O Primeiro Ministro (PM) tem colocado expectativa num hipotético Acordo de Política de Rendimentos, em discussão na Concertação Social. Que contributo esperar dessa discussão, para a melhoria estrutural da economia e das condições de vida? Os trabalhadores e os reformados, que vêm perdendo rendimentos aceleradamente, vão ver essa situação invertida?
Em finais de 2019, antes da pandemia do COVID 19, a necessidade de abandonar estratégias de competitividade baseadas na compressão permanente dos salários, parecia ser generalizadamente aceite. O PM falava em revalorização salarial e na necessidade de equilibrar a injusta repartição do rendimento nacional - muito desfavorável ao trabalho -, considerando essas opções como fatores indispensáveis para “reter as gerações mais jovens” e “melhorar o perfil de especialização da economia”. António Costa pode jurar que não abandonou esses objetivos, mas as políticas que vem promovendo negam a sua viabilidade.
Com a pandemia e os primeiros sinais de inflação, rapidamente exponenciados com a invasão da Ucrânia, o cenário que nos era apresentado em 2019, foi-se dissolvendo no ar. Alguns economistas, liderados pelo governador do Banco de Portugal, puseram a circular a ideia de que aumentos salariais em contexto de inflação tendem a alimentar uma espiral imparável de subida de preços. O palpite do Governador foi prontamente assumido pelo governo como verdade científica. As confederações patronais que, confrontadas com a dificuldade em atrair mão de obra, admitiam melhorar as remunerações, estão agora entrincheiradas na imposição de baixos salários: estão as empresas que vivem reais dificuldades e precisam de ajudas; as muitas que conseguem transferir o agravamento de custos, mas não o confessam; as que têm beneficiado de lucros fabulosos.

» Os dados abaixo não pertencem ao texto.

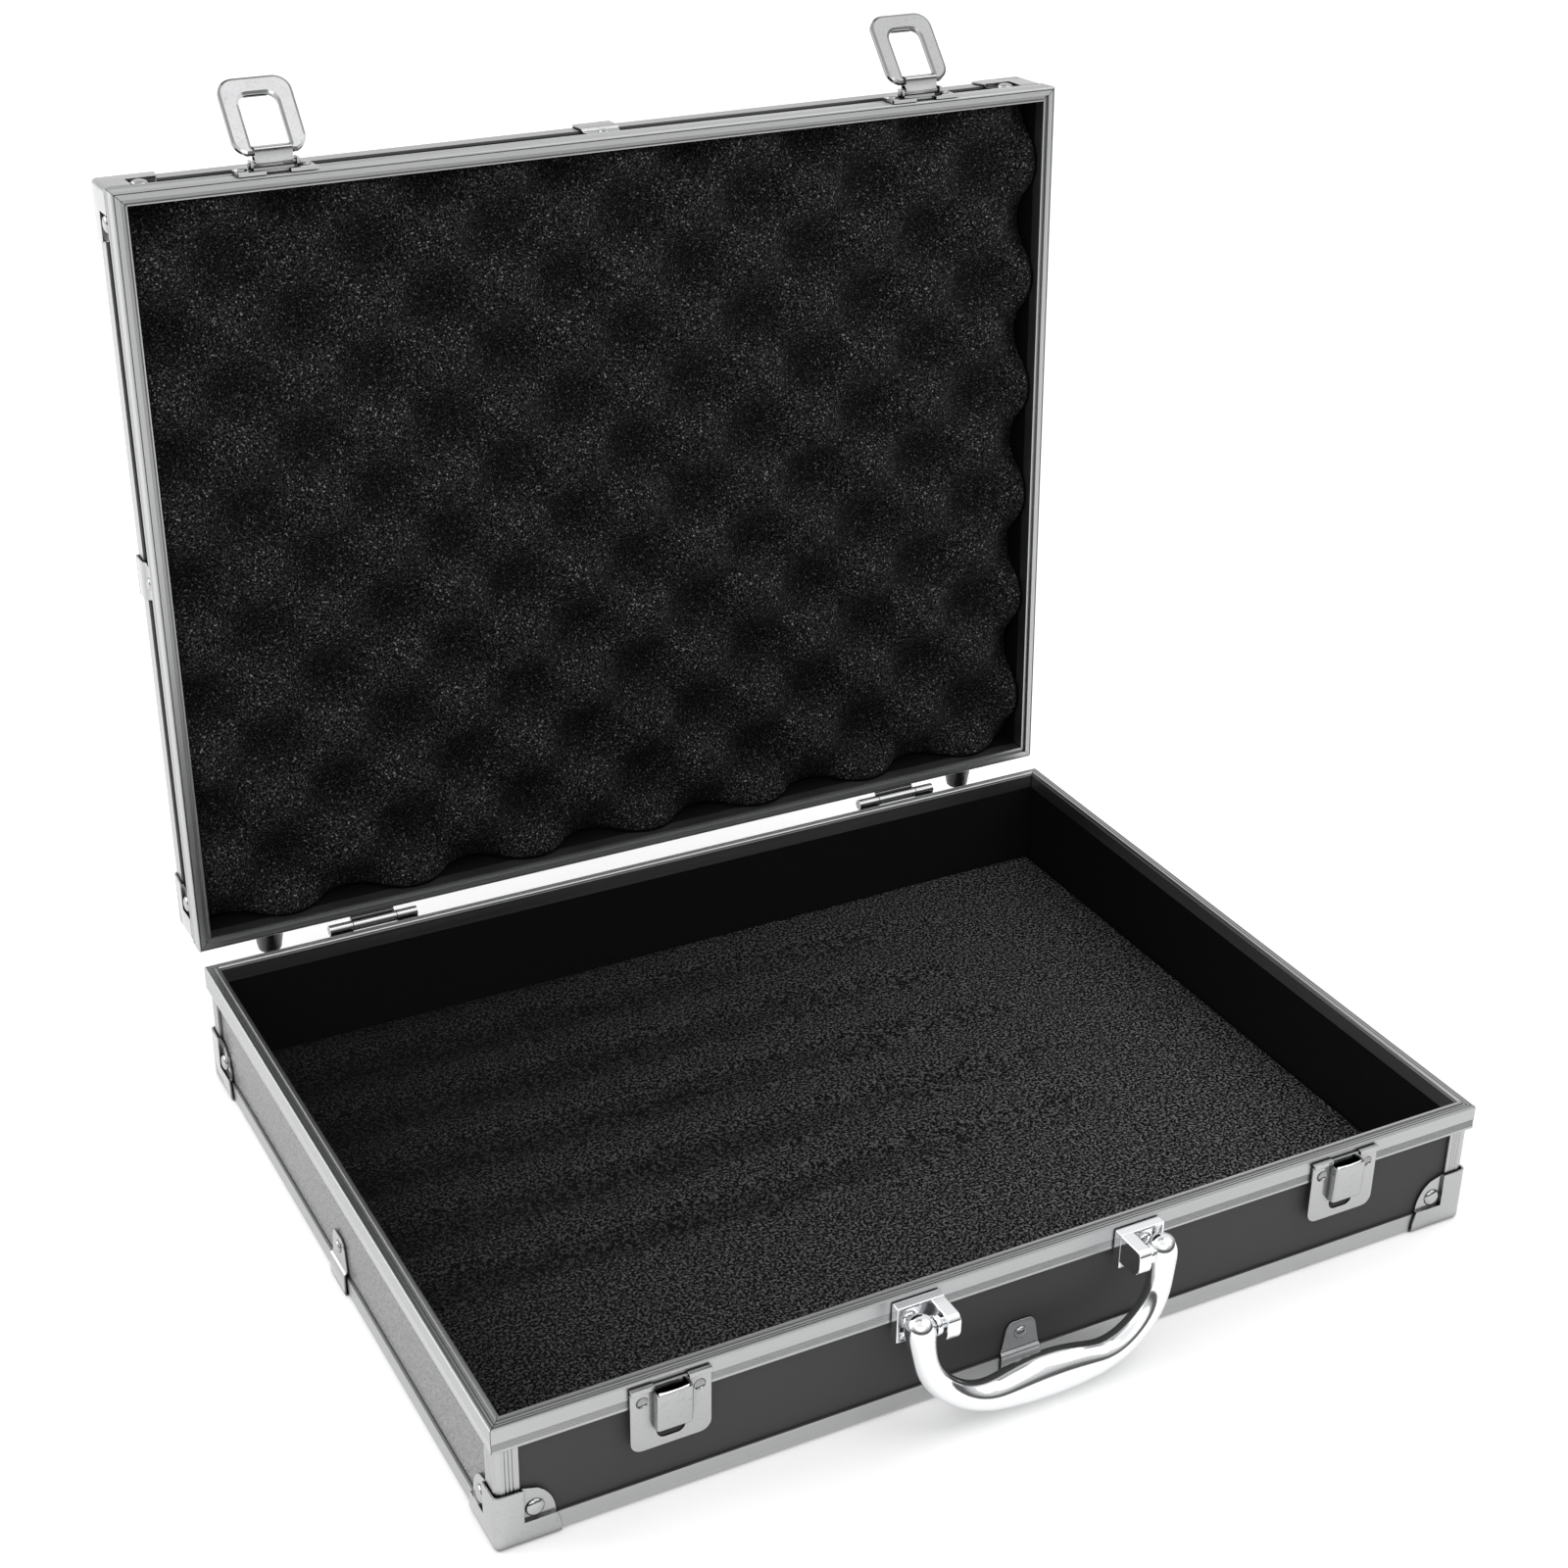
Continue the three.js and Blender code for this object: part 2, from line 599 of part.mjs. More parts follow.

Os objetivos anunciados pelo governo para a atualização salarial da Administração Publica - que contamina sempre toda a negociação salarial – indiciam que está em curso, não a revalorização salarial prometida, mas sim novo afundamento dos rendimentos (reais) dos trabalhadores.
O PM sabe que o efeito da inflação no rendimento tanto pode ser conjuntural como estrutural, ou seja permanente. Quando a inflação é acompanhada de uma atualização do rendimento equivalente ao aumento médio dos preços, o seu efeito no rendimento real (isto é, em termos de poder de compra) é meramente conjuntural. Mas, se essa atualização não ocorrer e o rendimento de que se dispunha antes do aumento dos preços, for acrescido de uma percentagem inferior à taxa de inflação, então o valor real do rendimento degrada-se condicionando negativamente toda a sua trajetória futura. O efeito da inflação torna-se permanente, repercute-se no futuro. Isto é particularmente grave para os pensionistas para quem é difícil compensar a degradação do valor real da pensão com outras fontes de rendimento.
As prestações pecuniárias ocasionais, como as que o governo adota, são compensatórias? Sim. Mas só compensam momentaneamente, não se repercutem em rendimentos reais no futuro. E, as transferências ocasionais desligadas da consolidação dos direitos sociais fundamentais (ancoradouro da cidadania e da democracia), são caminho perigoso.
O Senhor Primeiro Ministro terá consciência de que a bota não dá com a perdigota. Talvez um pouco mais de rigor e verdade ajudem na resolução dos sérios problemas dos cidadãos e do país.